■ **Exercise goal**
Each line containing the word "joints" needs to be copied.
* Begin Material provided *
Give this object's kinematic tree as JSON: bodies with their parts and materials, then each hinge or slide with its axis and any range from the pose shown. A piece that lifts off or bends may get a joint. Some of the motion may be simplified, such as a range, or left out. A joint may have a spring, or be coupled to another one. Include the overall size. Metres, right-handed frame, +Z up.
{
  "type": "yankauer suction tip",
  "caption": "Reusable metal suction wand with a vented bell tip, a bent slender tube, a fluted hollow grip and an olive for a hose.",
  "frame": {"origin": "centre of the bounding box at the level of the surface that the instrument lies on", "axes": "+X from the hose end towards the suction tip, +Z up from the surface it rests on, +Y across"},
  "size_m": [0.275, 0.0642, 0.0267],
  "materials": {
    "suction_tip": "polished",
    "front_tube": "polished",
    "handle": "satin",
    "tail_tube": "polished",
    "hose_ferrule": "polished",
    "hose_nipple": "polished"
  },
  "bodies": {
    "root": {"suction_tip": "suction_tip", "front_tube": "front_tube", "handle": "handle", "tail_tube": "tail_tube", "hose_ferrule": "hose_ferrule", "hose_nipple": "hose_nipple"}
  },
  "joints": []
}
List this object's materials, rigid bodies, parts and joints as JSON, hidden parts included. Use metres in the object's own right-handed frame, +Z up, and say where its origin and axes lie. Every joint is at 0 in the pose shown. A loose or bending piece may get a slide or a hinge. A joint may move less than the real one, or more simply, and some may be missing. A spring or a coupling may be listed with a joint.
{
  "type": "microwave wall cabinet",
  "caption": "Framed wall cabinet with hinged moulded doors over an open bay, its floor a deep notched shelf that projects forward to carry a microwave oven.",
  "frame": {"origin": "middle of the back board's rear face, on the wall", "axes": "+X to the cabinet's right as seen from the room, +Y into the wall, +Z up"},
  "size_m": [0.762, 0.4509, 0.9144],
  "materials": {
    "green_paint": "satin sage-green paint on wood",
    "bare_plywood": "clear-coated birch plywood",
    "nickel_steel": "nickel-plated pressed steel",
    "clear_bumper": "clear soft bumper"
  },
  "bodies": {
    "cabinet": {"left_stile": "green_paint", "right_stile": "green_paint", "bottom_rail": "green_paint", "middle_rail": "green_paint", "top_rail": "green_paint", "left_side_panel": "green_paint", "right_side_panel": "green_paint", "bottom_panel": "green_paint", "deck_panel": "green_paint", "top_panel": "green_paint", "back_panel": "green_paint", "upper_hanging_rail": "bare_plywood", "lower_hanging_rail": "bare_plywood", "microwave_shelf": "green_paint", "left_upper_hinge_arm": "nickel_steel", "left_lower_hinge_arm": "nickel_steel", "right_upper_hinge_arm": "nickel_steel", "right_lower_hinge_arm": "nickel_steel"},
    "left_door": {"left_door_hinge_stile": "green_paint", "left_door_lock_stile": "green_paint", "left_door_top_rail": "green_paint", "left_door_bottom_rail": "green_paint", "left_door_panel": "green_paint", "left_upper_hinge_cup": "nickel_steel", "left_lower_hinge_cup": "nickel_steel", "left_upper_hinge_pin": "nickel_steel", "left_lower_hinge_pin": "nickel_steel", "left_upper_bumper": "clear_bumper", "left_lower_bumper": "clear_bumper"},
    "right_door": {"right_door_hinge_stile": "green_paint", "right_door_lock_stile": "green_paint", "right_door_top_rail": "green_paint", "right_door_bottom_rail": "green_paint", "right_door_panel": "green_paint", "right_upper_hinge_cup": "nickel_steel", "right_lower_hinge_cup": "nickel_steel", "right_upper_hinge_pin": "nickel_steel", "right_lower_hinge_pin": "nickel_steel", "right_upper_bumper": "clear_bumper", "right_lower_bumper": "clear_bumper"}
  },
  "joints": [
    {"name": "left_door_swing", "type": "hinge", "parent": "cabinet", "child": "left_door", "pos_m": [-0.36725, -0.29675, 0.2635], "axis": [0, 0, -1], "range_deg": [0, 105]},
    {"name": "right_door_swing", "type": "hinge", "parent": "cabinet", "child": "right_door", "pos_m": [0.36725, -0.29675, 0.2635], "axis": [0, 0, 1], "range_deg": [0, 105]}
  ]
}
* End Material provided *
■ **Task result**
  "joints": []
List this object's materials, rigid bodies, parts and joints as JSON, hidden parts included. Use metres in the object's own right-handed frame, +Z up, and say where its origin and axes lie. Every joint is at 0 in the pose shown. A loose or bending piece may get a slide or a hinge. A joint may move less than the real one, or more simply, and some may be missing. A spring or a coupling may be listed with a joint.
  "joints": [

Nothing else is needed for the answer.